Pearce assumed Keegan's role eventually but City performed without flair or success and he was fired in 2007. Luckily a few months before then he had entered the England set-up despite a relative lack of coaching experience. Pearce quietly slipped into being the No.2 to Fabio Capello in 2008, as well remaining in charge of the Under 21s.
He is unlikely to take over from the Italian in 2012, but surely has his eyes on the prize as any Englishman so close to the top job would. At the very least he wants Under 21 glory in Europe and to coach the UK's Olympic Team next autumn.
But after a humiliating drubbing by Germany's youngsters in Euro 2009 in Sweden, and two disappointing draws in Euro 2011, now 'Psycho' maybe only has 90 minutes to save his bacon tonight in Viborg.
His England U21s are clearly pining for the enlightened feet of Jack Wilshere and the marauding forward play of Andy Carroll, but still have no excuses for the moribund fare they have served up in Denmark so far.
A sterling defence is about the only laurel wreath on Pearce's head right now. Frank Fielding is a talented goalkeeper and in the raiding full-back Kyle Walker and the old head on young shoulders that is Phil Jones, England have some of the best players in the competition.
But a clueless midfield and insipid attack, apart from the mis-employed Dean Sturridge, mean England are failing to impose themselves on opponents. They were lucky to snatch a draw from a more talented Spain, and while the Swiss are looking a class apart in Group A, it is hard to feel confident that Pearce's young lions will get the result they crave against the able Czechs. A draw is not enough and sooner or later England's lack of firepower will be found out.
Perhaps he is too much like Keegan - all Henry V and no Hamlet. So what can he do?
He could look to his current locality to find inspiration. Now it is unlikely Pearce has been sitting up reading Soren Kierkegaard but given two lacklustre showings by his team he really could do worse than plunder Denmark's great philosopher for ideas.
'Psycho' might baulk and some of the thinker's bestselling titles - 'Fear & Trembling', 'The Concept of Anxiety' and 'The Sickness unto Death' as too close to the knuckle of his England undertaking, but would surely relate to some of the maxims Kierkegaard devised while trudging the gentle sands of the Zealand coast.
Like Pearce, Kierkegaard believed that "It is impossible to exist without passion" and that passion should translate into an undying and invisible belief in what you are doing.
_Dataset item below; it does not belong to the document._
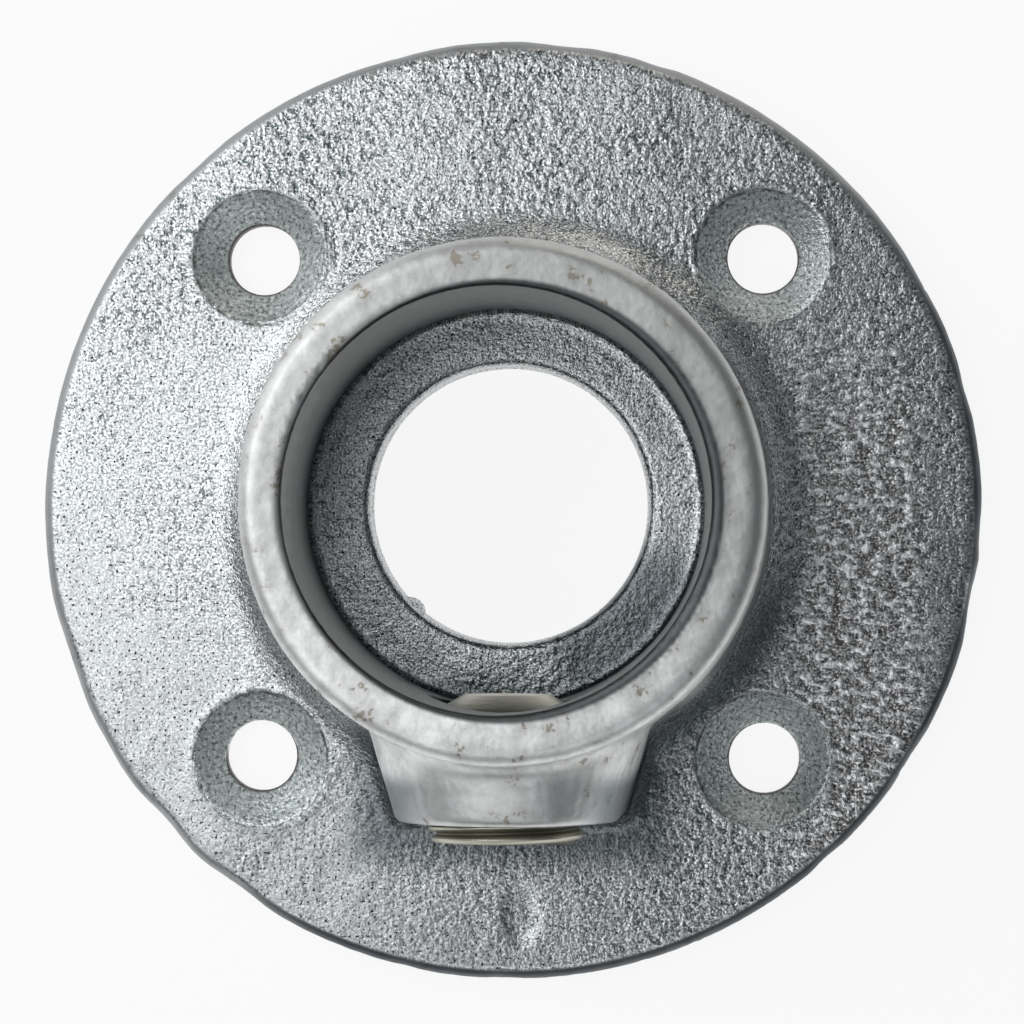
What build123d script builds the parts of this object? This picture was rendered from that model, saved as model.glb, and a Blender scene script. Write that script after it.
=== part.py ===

So far so similar.
"Faith is the highest passion in a human being," he wrote, adding crucially, "but only after reflection."
At times it seems Pearce still believes, as he did as a player, that passion alone can carry you to victory, an Anglo-Saxon masculine tenet that sustained its football for years but seems wholly obsolete amid the age of tiki-taka.
"Our life always expresses the result of our dominant thoughts...Face the facts of being what you are, for that is what changes what you are."
Pearce was a limited player and it appears a limited manager, but honest introspection should show him the way forward as the U21 coach. England's midfield and attack do not play in tandem and revert to hopeful balls instead of possession and getting rid of it instead of passing it out of danger, in a throwback to the past. Pearce needs to admit they are failing, even if he does not tell it to the press, and alter their teamwork.
"It seems essential, in relationships and all tasks, that we concentrate only on what is most significant and important."
So win at all costs? Perhaps that is the whole point of a football match. And maybe Pearce believes his boys are so limited it is too late to re-educate them tactically and technically, and that a backs-to-the-wall English approach is all he can muster.
"Life has its own hidden forces which you can only discover by living. Patience is necessary, and one cannot reap immediately where one has sown."
True enough, but Pearce has been in charge of England U21 since early 2007 and if anything the team has regressed since Euro 2009. Yet something, whether tonight, in the knock-out stages in Denmark or at next summer's Olympic Games, has to change in order for England to achieve. And Pearce should be prepared to re-evaluate his core beliefs and be bold enough to change them:
"To dare is to lose one's footing momentarily. Not to dare is to lose oneself."
After had his tears at fluffing the crucial penalty at Italia '90 were replayed around the world, followed by his equally public self-exorcism at Euro '96 when he successfully converted penalties against Germany and Spain, the former Forest favourite does not fear public failure. He is still a hard man, inside and outside, though perhaps that is part of the problem.
"Trouble is the common denominator of living. It is the great equalizer."
If reading Kierkegaard, Pearce would get depressed and disillusioned that he had taken the thinker's best-known maxim too literally - "The most noble thing in life is to die for an idea" - then he should at least console himself at the height of battle that no one questions his pride in wearing the three lions.
That much respect for his devotion will remain even if England are eliminated tonight. With the wolves of Fleet Street snapping at your heels and the expectations of a nation on top of you, managing England is no walk in the park. Or as Kierkegaard said,
"Only the noble of heart are called to difficulty."
And if at the end of the day, Kierkegaard is too much for Pearce, then there is always Hans Christian Andersen.
Group B
Spain pts 4 GD +2
Czech Rep pts 3 GD -1
England pts 2 GD -
Ukraine pts 1 GD -1
Tonight (both 20:45) - England v Czech Republic (Viborg), Spain v Ukraine (Herning).